begin Data excerpt
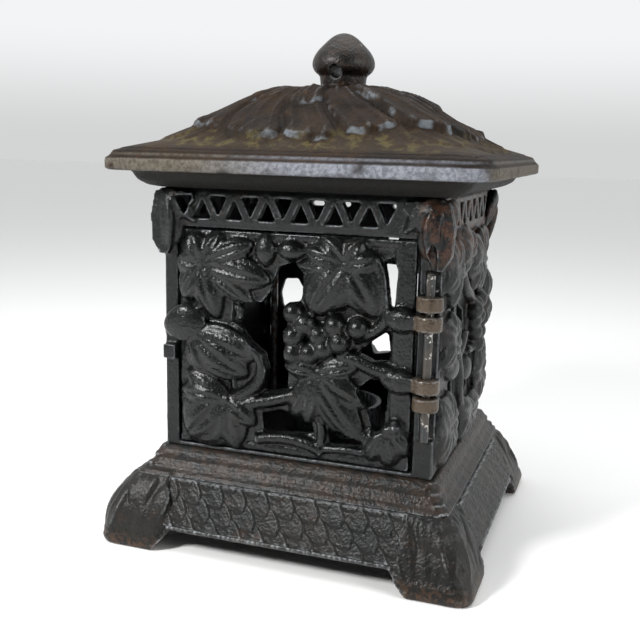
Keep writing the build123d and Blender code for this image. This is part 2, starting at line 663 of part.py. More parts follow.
def washer(x, y, low, radius, height, hole):
    """A flat round washer."""
    return rod(x, y, low, low + height, radius) - rod(x, y, low - 1, low + height + 1, hole)


def finial_screw():
    """Hexagon head screw, from inside the roof up into the finial."""
    head_top = CROWN_BOSS_BOTTOM - FINIAL_WASHER_HEIGHT
    hexagon = RegularPolygon(FINIAL_HEAD, 6)
    head = Pos(0, 0, head_top - FINIAL_HEAD_HEIGHT) * extrude(hexagon, amount=FINIAL_HEAD_HEIGHT)
    return head + rod(0, 0, head_top - 1, FINIAL_SCREW_TOP, FINIAL_SCREW)


def cup_countersink(clearance):
    """The cone that the screw's flat head fills, with the shank's way below it."""
    seat = FLOOR_TOP + CUP_FLOOR
    cone = Pos(0, 0, seat - CUP_HEAD_DEPTH / 2) * Cone(CUP_SCREW, CUP_HEAD, CUP_HEAD_DEPTH)
    return cone + rod(0, 0, CUP_SCREW_BOTTOM, seat - CUP_HEAD_DEPTH / 2, CUP_SCREW + clearance)


def candle_cup():
    """A shallow round cup that keeps the candle on the middle of the floor."""
    cup = rod(0, 0, FLOOR_TOP, FLOOR_TOP + CUP_HEIGHT, CUP_RADIUS)
    inside = rod(0, 0, FLOOR_TOP + CUP_FLOOR, FLOOR_TOP + CUP_HEIGHT + 1, CUP_RADIUS - CUP_WALL)
    return cup - inside - cup_countersink(SCREW_CLEARANCE)


def cup_screw():
    """Flat head screw, level with the cup's floor, down through the plinth's floor."""
    seat = FLOOR_TOP + CUP_FLOOR
    slot = block((-CUP_HEAD, CUP_HEAD), (-SLOT_HALF, SLOT_HALF), (seat - SLOT_DEPTH, seat + 1))
    return cup_countersink(0) - slot


# ---- assembly --------------------------------------------------------------
os.makedirs("parts", exist_ok=True)

washer_bottom = CROWN_BOSS_BOTTOM - FINIAL_WASHER_HEIGHT
nodes = {
    "base_plinth": base_plinth(),
    "front_frame": front_frame(),
    "rear_panel": rear_panel(),
    "right_panel": side_panel(RIGHT, 1, SIDE_DESIGN),
    "left_panel": side_panel(LEFT, -1, LEFT_DESIGN),
    "roof": roof(),
    "finial": finial(),
    "finial_screw": finial_screw(),
    "finial_washer": washer(0, 0, washer_bottom, FINIAL_WASHER, FINIAL_WASHER_HEIGHT, FINIAL_SCREW),
    "door": door(),
    "hinge_pin": hinge_pin(),
    "candle_cup": candle_cup(),
    "cup_screw": cup_screw(),
    "cup_nut": hexagon_nut(0, 0, FLOOR_BOTTOM - CUP_NUT_HEIGHT, CUP_NUT, CUP_NUT_HEIGHT, CUP_SCREW),
}
places = ("front_left", "front_right", "rear_left", "rear_right")
for place, (sx, sy) in zip(places, corners()):
    x = sx * ROD_X
    y = sy * ROD_Y
    washer_low = FLOOR_BOTTOM - WASHER_HEIGHT
    nut_low = washer_low - NUT_HEIGHT
    nodes["tie_rod_" + place] = rod(x, y, ROD_BOTTOM, ROD_TOP, ROD_RADIUS)
    nodes["rod_washer_" + place] = washer(x, y, washer_low, WASHER_RADIUS, WASHER_HEIGHT, ROD_RADIUS)
    nodes["rod_nut_" + place] = hexagon_nut(x, y, nut_low, NUT_RADIUS, NUT_HEIGHT, ROD_RADIUS)

for name, shape in nodes.items():
    export_step(shape, f"parts/{name}.step")
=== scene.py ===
import math
import random

import bpy
from mathutils import Matrix, Vector


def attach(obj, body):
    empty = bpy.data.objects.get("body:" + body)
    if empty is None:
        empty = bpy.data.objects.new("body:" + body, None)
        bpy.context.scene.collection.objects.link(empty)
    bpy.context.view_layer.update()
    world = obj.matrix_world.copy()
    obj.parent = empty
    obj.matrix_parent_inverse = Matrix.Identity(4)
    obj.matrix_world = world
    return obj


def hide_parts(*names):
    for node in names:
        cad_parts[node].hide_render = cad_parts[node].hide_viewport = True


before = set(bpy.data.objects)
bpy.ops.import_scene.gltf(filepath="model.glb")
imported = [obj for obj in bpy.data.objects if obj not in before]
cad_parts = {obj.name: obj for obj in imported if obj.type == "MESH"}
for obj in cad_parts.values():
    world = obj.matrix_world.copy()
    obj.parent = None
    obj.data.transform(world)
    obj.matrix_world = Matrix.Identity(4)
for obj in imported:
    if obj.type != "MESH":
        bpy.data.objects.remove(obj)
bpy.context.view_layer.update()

# A cast iron candle lantern. Lengths are given in millimetres and turned to
# metres by MM. The door faces -Y and its hinge is on the +X side.
MM = 0.001
TURN = 2 * math.pi
X, Y, UP = Vector((1, 0, 0)), Vector((0, 1, 0)), Vector((0, 0, 1))


# ---- small tools --------------------------
def select_only(*objects):
    """Selects these objects and makes the first one active."""
    bpy.ops.object.select_all(action="DESELECT")
    for item in objects:
        item.select_set(True)
    bpy.context.view_layer.objects.active = objects[0]


def added():
    """The primitive that was just added."""
    return bpy.context.object


def join(objects):
    """Joins objects into the first one."""
    select_only(*objects)
    if len(objects) > 1:
        bpy.ops.object.join()
    return added()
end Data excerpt
**Exercise:**
From the opening line of the data above, please print each line as written up to and including the line that contains "return cone +", and nothing more.

**Exercise output:**
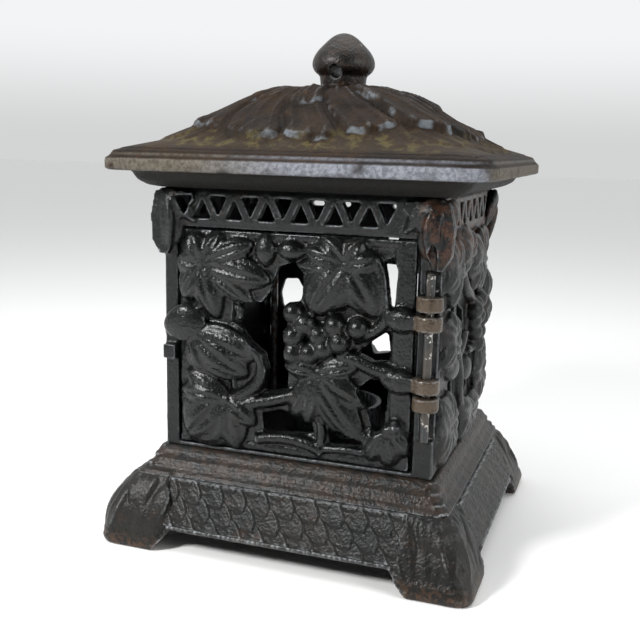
Keep writing the build123d and Blender code for this image. This is part 2, starting at line 663 of part.py. More parts follow.
def washer(x, y, low, radius, height, hole):
    """A flat round washer."""
    return rod(x, y, low, low + height, radius) - rod(x, y, low - 1, low + height + 1, hole)


def finial_screw():
    """Hexagon head screw, from inside the roof up into the finial."""
    head_top = CROWN_BOSS_BOTTOM - FINIAL_WASHER_HEIGHT
    hexagon = RegularPolygon(FINIAL_HEAD, 6)
    head = Pos(0, 0, head_top - FINIAL_HEAD_HEIGHT) * extrude(hexagon, amount=FINIAL_HEAD_HEIGHT)
    return head + rod(0, 0, head_top - 1, FINIAL_SCREW_TOP, FINIAL_SCREW)


def cup_countersink(clearance):
    """The cone that the screw's flat head fills, with the shank's way below it."""
    seat = FLOOR_TOP + CUP_FLOOR
    cone = Pos(0, 0, seat - CUP_HEAD_DEPTH / 2) * Cone(CUP_SCREW, CUP_HEAD, CUP_HEAD_DEPTH)
    return cone + rod(0, 0, CUP_SCREW_BOTTOM, seat - CUP_HEAD_DEPTH / 2, CUP_SCREW + clearance)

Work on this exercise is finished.